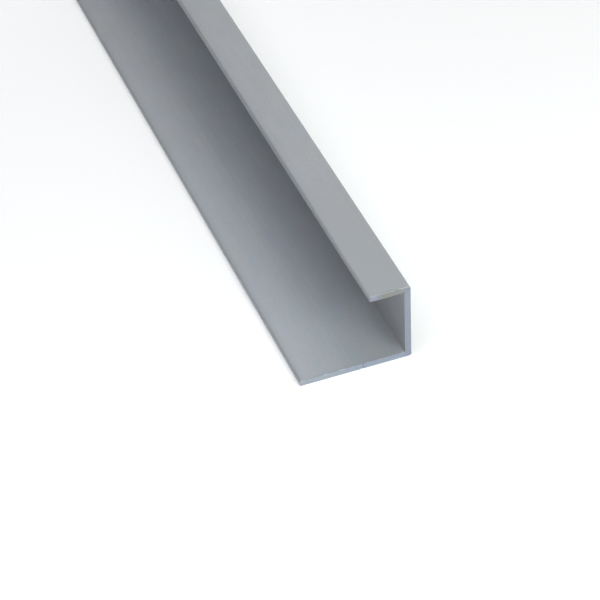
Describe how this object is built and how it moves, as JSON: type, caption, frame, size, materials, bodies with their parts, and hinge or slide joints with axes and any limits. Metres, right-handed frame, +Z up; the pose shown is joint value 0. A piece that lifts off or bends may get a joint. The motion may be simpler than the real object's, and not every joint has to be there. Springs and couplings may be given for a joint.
{
  "type": "aluminium extrusion profile",
  "caption": "Straight length of unequal-leg aluminium channel, J-shaped in section, that caps and trims the edge of a board.",
  "frame": {"origin": "middle of the underside of the long leg's bounding box: half way along the length and half way across the section, on the level that the profile lies on", "axes": "+Z up, away from the long leg's underside; +Y along the length, so -Y is the end that the picture shows; +X across the section towards the outside of the web, with both legs pointing to -X"},
  "size_m": [0.025, 1, 0.0187],
  "materials": {
    "anodised_aluminium": "satin, natural silver anodised, with sawn ends"
  },
  "bodies": {
    "root": {"j_profile": "anodised_aluminium"}
  },
  "joints": []
}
▬▬▬▬▬▬
Reproduce all of the data exactly as given.

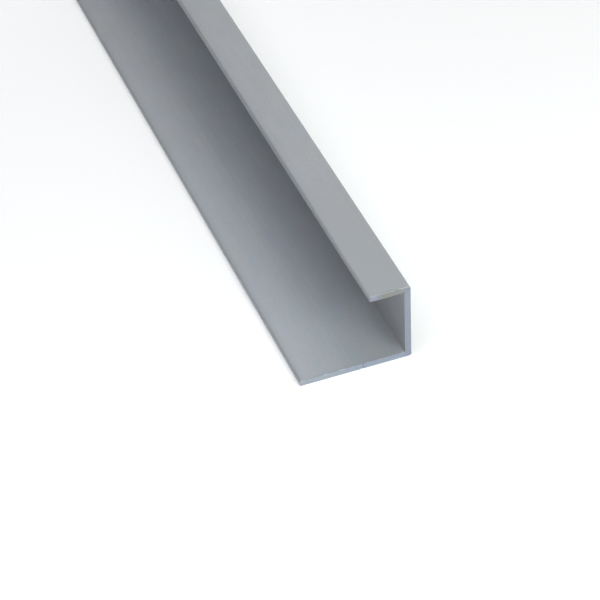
Describe how this object is built and how it moves, as JSON: type, caption, frame, size, materials, bodies with their parts, and hinge or slide joints with axes and any limits. Metres, right-handed frame, +Z up; the pose shown is joint value 0. A piece that lifts off or bends may get a joint. The motion may be simpler than the real object's, and not every joint has to be there. Springs and couplings may be given for a joint.
{
  "type": "aluminium extrusion profile",
  "caption": "Straight length of unequal-leg aluminium channel, J-shaped in section, that caps and trims the edge of a board.",
  "frame": {"origin": "middle of the underside of the long leg's bounding box: half way along the length and half way across the section, on the level that the profile lies on", "axes": "+Z up, away from the long leg's underside; +Y along the length, so -Y is the end that the picture shows; +X across the section towards the outside of the web, with both legs pointing to -X"},
  "size_m": [0.025, 1, 0.0187],
  "materials": {
    "anodised_aluminium": "satin, natural silver anodised, with sawn ends"
  },
  "bodies": {
    "root": {"j_profile": "anodised_aluminium"}
  },
  "joints": []
}